__EXERCISE TASK__. The first line to copy is the one with "The build123d and"; the last is the one with "self.socket = socket". Copy each line in that range exactly, leaving out all others.

--- START ---

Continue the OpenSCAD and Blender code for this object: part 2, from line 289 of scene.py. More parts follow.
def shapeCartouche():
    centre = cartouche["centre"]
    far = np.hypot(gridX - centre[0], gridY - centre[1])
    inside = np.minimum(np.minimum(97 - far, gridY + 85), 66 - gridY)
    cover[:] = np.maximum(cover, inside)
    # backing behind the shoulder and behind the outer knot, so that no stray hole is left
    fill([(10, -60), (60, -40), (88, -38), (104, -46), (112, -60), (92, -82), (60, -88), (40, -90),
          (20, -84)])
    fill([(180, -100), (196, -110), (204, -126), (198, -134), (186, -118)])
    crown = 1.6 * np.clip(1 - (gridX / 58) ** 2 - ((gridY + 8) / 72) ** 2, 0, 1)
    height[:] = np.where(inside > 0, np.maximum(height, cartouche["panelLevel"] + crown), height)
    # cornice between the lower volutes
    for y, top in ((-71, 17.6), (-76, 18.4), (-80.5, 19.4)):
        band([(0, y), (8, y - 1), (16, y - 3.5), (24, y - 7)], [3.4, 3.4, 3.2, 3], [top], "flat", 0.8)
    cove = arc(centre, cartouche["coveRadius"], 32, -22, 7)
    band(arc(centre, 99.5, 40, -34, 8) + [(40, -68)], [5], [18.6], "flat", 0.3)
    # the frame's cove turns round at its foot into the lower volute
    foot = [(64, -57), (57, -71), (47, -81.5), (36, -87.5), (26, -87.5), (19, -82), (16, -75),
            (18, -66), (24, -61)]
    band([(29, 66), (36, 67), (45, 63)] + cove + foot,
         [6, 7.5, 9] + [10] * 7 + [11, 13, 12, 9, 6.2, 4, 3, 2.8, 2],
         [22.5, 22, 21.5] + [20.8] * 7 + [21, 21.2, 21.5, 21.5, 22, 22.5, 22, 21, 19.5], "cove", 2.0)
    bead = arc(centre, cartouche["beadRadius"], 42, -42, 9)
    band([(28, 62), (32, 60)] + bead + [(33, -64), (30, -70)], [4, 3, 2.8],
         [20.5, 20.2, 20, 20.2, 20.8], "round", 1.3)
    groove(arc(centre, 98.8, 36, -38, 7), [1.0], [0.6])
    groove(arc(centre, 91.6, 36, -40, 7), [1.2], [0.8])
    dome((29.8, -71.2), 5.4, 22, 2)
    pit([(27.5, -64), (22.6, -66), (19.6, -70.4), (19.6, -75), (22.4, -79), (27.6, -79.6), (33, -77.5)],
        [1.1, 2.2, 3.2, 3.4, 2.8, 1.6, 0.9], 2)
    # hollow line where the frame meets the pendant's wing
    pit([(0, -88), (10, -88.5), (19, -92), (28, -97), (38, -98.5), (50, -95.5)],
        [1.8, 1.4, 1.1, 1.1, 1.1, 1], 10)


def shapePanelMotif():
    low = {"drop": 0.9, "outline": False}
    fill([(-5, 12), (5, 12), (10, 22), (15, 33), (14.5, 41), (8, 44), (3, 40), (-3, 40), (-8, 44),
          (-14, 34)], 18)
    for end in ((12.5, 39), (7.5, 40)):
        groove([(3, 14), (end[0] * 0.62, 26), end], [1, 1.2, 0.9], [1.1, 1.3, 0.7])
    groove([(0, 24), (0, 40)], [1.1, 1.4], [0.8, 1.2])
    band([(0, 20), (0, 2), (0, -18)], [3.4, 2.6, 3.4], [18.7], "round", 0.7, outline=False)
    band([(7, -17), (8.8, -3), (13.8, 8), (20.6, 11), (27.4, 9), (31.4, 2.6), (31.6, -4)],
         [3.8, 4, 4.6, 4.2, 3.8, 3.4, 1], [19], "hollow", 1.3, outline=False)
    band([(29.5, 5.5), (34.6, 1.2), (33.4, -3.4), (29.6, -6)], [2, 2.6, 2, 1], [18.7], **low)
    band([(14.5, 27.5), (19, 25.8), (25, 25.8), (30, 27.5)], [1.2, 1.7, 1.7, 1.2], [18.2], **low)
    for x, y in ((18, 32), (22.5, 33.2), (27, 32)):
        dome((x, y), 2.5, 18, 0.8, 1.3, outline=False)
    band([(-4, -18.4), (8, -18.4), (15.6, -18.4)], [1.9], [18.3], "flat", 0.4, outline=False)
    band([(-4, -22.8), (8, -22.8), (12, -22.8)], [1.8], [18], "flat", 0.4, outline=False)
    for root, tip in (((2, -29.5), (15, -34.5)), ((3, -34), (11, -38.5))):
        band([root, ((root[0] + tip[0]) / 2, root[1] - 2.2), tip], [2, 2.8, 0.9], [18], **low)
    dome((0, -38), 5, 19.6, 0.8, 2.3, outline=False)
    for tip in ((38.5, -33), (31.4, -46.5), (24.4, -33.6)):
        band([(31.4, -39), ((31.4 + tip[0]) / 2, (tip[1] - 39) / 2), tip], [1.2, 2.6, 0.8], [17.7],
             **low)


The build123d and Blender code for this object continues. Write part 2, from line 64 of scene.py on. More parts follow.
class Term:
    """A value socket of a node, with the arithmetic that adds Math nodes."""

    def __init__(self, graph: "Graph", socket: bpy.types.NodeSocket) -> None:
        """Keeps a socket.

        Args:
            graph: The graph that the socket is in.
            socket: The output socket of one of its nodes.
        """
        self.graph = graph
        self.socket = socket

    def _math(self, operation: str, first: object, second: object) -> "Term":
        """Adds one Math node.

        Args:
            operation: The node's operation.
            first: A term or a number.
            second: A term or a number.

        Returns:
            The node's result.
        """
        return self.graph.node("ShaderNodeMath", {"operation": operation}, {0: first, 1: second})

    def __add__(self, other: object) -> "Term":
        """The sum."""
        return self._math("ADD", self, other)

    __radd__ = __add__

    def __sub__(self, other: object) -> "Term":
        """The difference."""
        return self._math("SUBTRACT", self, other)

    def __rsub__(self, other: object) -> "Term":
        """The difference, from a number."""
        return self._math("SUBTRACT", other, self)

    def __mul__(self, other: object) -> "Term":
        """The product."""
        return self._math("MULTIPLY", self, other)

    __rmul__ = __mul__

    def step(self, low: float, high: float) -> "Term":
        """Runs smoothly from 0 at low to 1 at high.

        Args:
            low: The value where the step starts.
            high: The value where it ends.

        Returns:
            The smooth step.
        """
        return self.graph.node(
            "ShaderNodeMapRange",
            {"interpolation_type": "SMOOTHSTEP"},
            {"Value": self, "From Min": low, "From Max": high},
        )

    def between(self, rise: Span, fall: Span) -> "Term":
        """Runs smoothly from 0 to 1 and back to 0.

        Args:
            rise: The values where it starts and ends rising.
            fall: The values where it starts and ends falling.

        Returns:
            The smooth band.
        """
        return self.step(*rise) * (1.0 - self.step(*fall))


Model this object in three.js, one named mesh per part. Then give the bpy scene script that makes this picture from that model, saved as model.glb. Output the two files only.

--- END ---

__COMPLETED TASK__.
The build123d and Blender code for this object continues. Write part 2, from line 64 of scene.py on. More parts follow.
class Term:
    """A value socket of a node, with the arithmetic that adds Math nodes."""

    def __init__(self, graph: "Graph", socket: bpy.types.NodeSocket) -> None:
        """Keeps a socket.

        Args:
            graph: The graph that the socket is in.
            socket: The output socket of one of its nodes.
        """
        self.graph = graph
        self.socket = socket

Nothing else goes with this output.